How to best position yourself for the future
Coronavirus has hit our country hard in many ways. From hurting our health, to calling our first responders and doctors into battle, to dismantling our economy, to keeping us isolated from loved ones, COVID-19 has affected every aspect of our lives.
We’re just 4 months into 2020 and already millions of Americans have been laid-off from work because of this life shattering pandemic. In March alone, 10 million Americans applied for unemployment, and that doesn’t include those who have taken major pay cuts.
If you’re one of the millions who has recently lost your job or internship, we are so sorry and want to support you in any way we can. If you need general career advice, answers to any specific questions on your mind or if you just want to talk, you can sign up here for a virtual coffee chat with Annabel, Suitably’s Founder. Lastly, we’ve put together the below list of 7 immediate steps you should take if you’ve been laid-off to best position yourself for the future. Please reach out to us at firstname.lastname@example.org to let us know what else we can be doing to help you during this difficult transition.
1. Ask for a Laid-Off Letter From HR
The first step you should take after being laid-off is to make sure you get a letter from human resources that certifies that you were laid-off, not fired. This letter will explain that you’re no longer working due to conditions out of your control (a.k.a. Coronavirus) and that the lay off was not based on your performance. It’ll be helpful to have this documented when looking for new work as it’ll show your abilities and performance were not the cause of your unemployment.
2. Apply for Unemployment
Check to see if your employer is filing unemployment for you. In some lucky cases, your employer will file unemployment on your behalf. If not, go to your state specific website to begin the process. Don’t hesitate to reach out to your HR department should you have any questions, they will be a helpful resource.
Make sure to gather all information before beginning the application process. Collect all personal and employer information needed and save it in one place. It’s helpful to remember that your eligibility, the amount you receive, and the length of time you’re covered for all depends on your original job.
Lastly, be patient. The influx of Americans applying for unemployment has generated more traffic than the systems can handle, causing websites to crash and long hold times. Carve out time dedicated to applying for unemployment and try not to get discouraged if the process takes longer than anticipated.
3. Inquire About Health Insurance Benefits
Many Americans receive employer-sponsored health insurance. In most cases, those who are laid-off are usually covered for at least another month under their employer-sponsored insurance. Check in with HR to see how long you’re covered for and the exact end date.
Plan ahead and start researching other health insurance plans to apply for now so you don’t have any gaps in your coverage. You can shop for an individual healthcare plan on the state exchanges, which often offer subsidies. You can also search in Yelp for a health insurance broker in your area who can help you get a plan with excellent coverage.

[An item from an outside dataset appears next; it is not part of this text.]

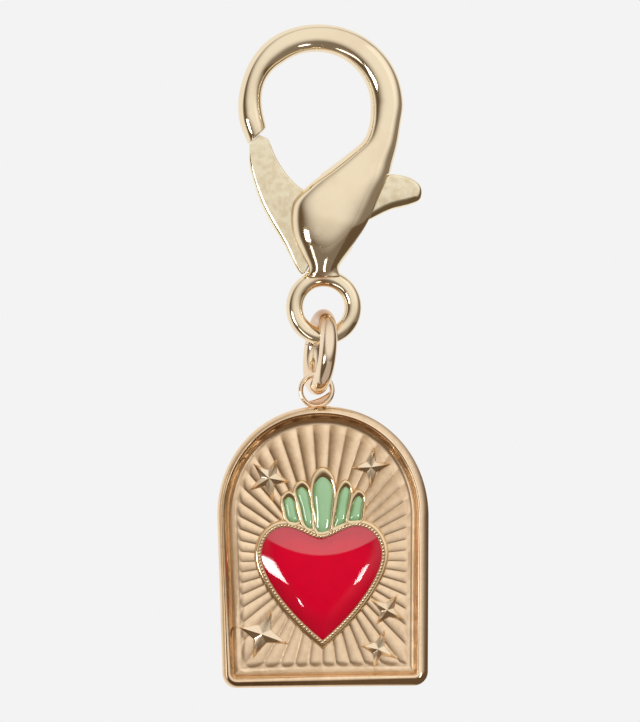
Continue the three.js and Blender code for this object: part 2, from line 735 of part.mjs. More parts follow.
function medal() {
  const flames = Object.values(FLAMES);
  const underBezel = offset(heartOutline(20), BEZEL_WALL / 2);
  const heartCell = plate(underBezel, depthAt(RIM_DEPTH + 2), depthAt(PLATE_DEPTH - CELL_DEPTH));
  const solid = joined([
    solidOf(medalRim()),
    solidOf(medalPlate()),
    ...STARS.map((one) => solidOf(star(one))),
    ...flames.map(flameWall),
  ])
    .subtract(solidOf(heartCell))
    .add(solidOf(heartBezel()))
    .subtract(joined(flames.map(flameCell)))
    .subtract(bailSeat());
  return geometryOf(solid);
}

// Enamel fills its cell to the edge and rises in a low dome
function domedFill(outline, edgeHeight, rise) {
  const floor = PLATE_DEPTH - CELL_DEPTH + ENAMEL_GAP;
  const fill = offset(outline, -ENAMEL_GAP);
  const middle = new THREE.Vector2();
  fill.forEach((point) => middle.addScaledVector(point, 1 / fill.length));
  const ring = (share, height) => fill.map((point) => {
    const drawn = middle.clone().lerp(point, share);
    return new THREE.Vector3(drawn.x, depthAt(height), drawn.y);
  });
  const domeSteps = 4;
  const rings = [ring(1, floor)];
  for (let i = 0; i < domeSteps; i += 1) {
    const share = Math.cos((Math.PI / 2) * (i / domeSteps));
    rings.push(ring(share, edgeHeight + rise * Math.sin((Math.PI / 2) * (i / domeSteps))));
  }
  return skin(THREE.ShapeUtils.isClockWise(outline) ? rings.map((row) => row.reverse()) : rings, false);
}

function heartEnamel() {
  return domedFill(heartOutline(32), PLATE_DEPTH + BEZEL_HEIGHT - BEAD_HEIGHT, HEART_DOME);
}

function flameEnamel(points) {
  const dome = domedFill(smoothLoop(points, FLAME_STEPS), PLATE_DEPTH + FLAME_HEIGHT - FLAME_LIP, FLAME_DOME);
  return geometryOf(solidOf(dome).subtract(heartBlock(BEZEL_WALL + ENAMEL_GAP)));
}

function metal(colour, roughness) {
  return new THREE.MeshStandardMaterial({ color: colour, metalness: 1, roughness });
}

function enamel(colour) {
  return new THREE.MeshStandardMaterial({ color: colour, metalness: 0, roughness: 0.08 });
}

const polishedGold = metal(0xe8d3a4, 0.12);
const satinGold = metal(0xddc394, 0.38);
const warmGold = metal(0xdcb789, 0.16);
const rivetSteel = metal(0xc9c3b8, 0.25);
const redEnamel = enamel(0xcd0a28);
const greenEnamel = enamel(0x93c48d);

function piece(name, geometry, material) {
  const mesh = new THREE.Mesh(geometry, material);
  mesh.name = name;
  return mesh;
}

// The clasp with its lever, rivet and spring, which turn about the pivot
function clasp() {
  const group = new THREE.Group();
  group.add(piece('clasp_body', claspBody(), polishedGold));
  const onPivot = new THREE.Group();
  onPivot.position.set(pivot[0], 0, pivot[1]);
  onPivot.add(piece('clasp_lever', claspLever(), satinGold));
  onPivot.add(piece('lever_pin', leverPin(), rivetSteel));
  onPivot.add(piece('lever_spring', leverSpring(), rivetSteel));
  group.add(onPivot);
  return group;
}

// The jump ring hangs nearly edge on to the front, and leans
function link() {
  const mesh = piece('connecting_link', wireRing(LINK_DIAMETER, LINK_WIRE, 36, 10), warmGold);
  mesh.rotation.z = -degrees(90 - LINK_TURN);
  const group = new THREE.Group();
  group.position.set(linkCentre[0], 0, linkCentre[1]);
  group.rotation.y = degrees(LINK_LEAN);
  group.add(mesh);
  return group;
}

function bail() {
  const mesh = piece('bail', wireRing(BAIL_DIAMETER, BAIL_WIRE, 30, 8), warmGold);
  mesh.position.set(bailCentre[0], 0, bailCentre[1]);
  return mesh;
}

function medalGroup() {
  const group = new THREE.Group();
  group.position.set(medalCentre[0], 0, medalCentre[1]);
  group.rotation.y = -degrees(MEDAL_TILT);
  group.add(piece('medal', medal(), warmGold));
  group.add(piece('heart_enamel', heartEnamel(), redEnamel));
  Object.entries(FLAMES).forEach(([name, points]) => {
    group.add(piece(name, flameEnamel(points), greenEnamel));
  });
  return group;
}

const group = new THREE.Group();
group.add(clasp(), link(), bail(), medalGroup());

export default group;
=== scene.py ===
import json
import math

import bpy
import numpy as np
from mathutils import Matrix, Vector
from mathutils.geometry import delaunay_2d_cdt, tessellate_polygon


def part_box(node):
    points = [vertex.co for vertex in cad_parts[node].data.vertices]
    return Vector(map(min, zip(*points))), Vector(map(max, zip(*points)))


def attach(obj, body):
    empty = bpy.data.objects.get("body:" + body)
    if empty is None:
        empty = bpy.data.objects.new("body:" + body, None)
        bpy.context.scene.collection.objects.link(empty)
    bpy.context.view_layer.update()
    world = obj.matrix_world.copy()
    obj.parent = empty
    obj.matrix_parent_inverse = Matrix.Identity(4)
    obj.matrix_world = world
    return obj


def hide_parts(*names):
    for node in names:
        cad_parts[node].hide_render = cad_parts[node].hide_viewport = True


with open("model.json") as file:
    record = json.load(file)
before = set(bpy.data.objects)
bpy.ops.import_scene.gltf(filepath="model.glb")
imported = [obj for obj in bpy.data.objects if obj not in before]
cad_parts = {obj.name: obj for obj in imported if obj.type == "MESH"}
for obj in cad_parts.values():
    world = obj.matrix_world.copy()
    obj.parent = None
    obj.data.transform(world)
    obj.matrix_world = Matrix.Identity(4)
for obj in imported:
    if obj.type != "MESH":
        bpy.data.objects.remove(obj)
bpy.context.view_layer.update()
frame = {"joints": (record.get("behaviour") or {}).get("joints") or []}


# Clasp body
# One zinc die casting, gold plated and mirror polished: the hook, the domed claw with a slot
# right through it for the lever, and the fixed eye under its tip.

MM = 0.001
HOOK_RADIUS = 6.56 * MM
HOOK_CENTRE = np.array([0.0, -HOOK_RADIUS])
HOOK_WIRE_AT_NOSE = 2.8 * MM
HOOK_WIRE_AT_TOP = 3.3 * MM
HOOK_WIRE_AT_BODY = 3.9 * MM
HOOK_DEPTH = 3.3 * MM
HOOK_SQUARENESS = 2.15
HOOK_WAVE = 0.21 * MM
NOSE_DEGREES = 192
NOSE_DEPTH = 2.9 * MM
NOSE_INNER = np.array([-5.92, -2.52]) * MM
NOSE_OUTER = np.array([-8.15, -4.55]) * MM
BODY_DEPTH = 6.1 * MM
BODY_SQUARENESS = 2.4
END_ROUND = 0.22 * MM
EYE_RADIUS = 3.5 * MM
EYE_WIRE = 2.06 * MM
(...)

4. Get Details on Your Last Paycheck & Severance Package
Make sure you iron out all the details of your final paycheck and severance package. Ask your employer in an email how much you should be receiving and when you will be receiving those final payments. It will help you plan and set your budget (link to phil’s post) for the weeks ahead.
5. Decide What to Do With Your 401K
When it comes to making a decision about your 401k, you have many options. You can leave it in your former employer’s plan, consolidate your old plan with a new one, or open a rollover individual retirement account. Try to avoid cashing out, even though it may be tempting to get some extra cash, as you’ll have to pay hefty fees for an early withdrawal.
6. Update Your LinkedIn/Resume
Thanks to social distancing, we all have a little (or a lot) more downtime these days. Take this time to focus on you. Now is the time to grow your professional brand and that begins by updating your LinkedIn and resume. If you need a place to start, check out our free resume template and tips to get your resume into hire-worthy shape. Whether it’s updating your profile and past job descriptions, taking a new and improved headshot, or just adding to your network to finally hit 500+ connections, it will all help you down the road. Once you’ve updated your LinkedIn and resume, begin networking by reaching out to professionals on LinkedIn. We’ve put together a cold email template to get you started.
7. Set Your Sights on Something New
When one door closes, another one opens. In this case, the doors might be two completely different colors and styles. With an uncertain future economy and many companies implementing hiring freezes, there may be limited opportunities in the industries you’ve worked in previously. But that’s okay! Be open minded and try something new. These industries are currently experiencing higher demand and actively looking for new hires. Check out anything and everything, it can only help, and don’t be afraid to pursue a role that aligns with your passions.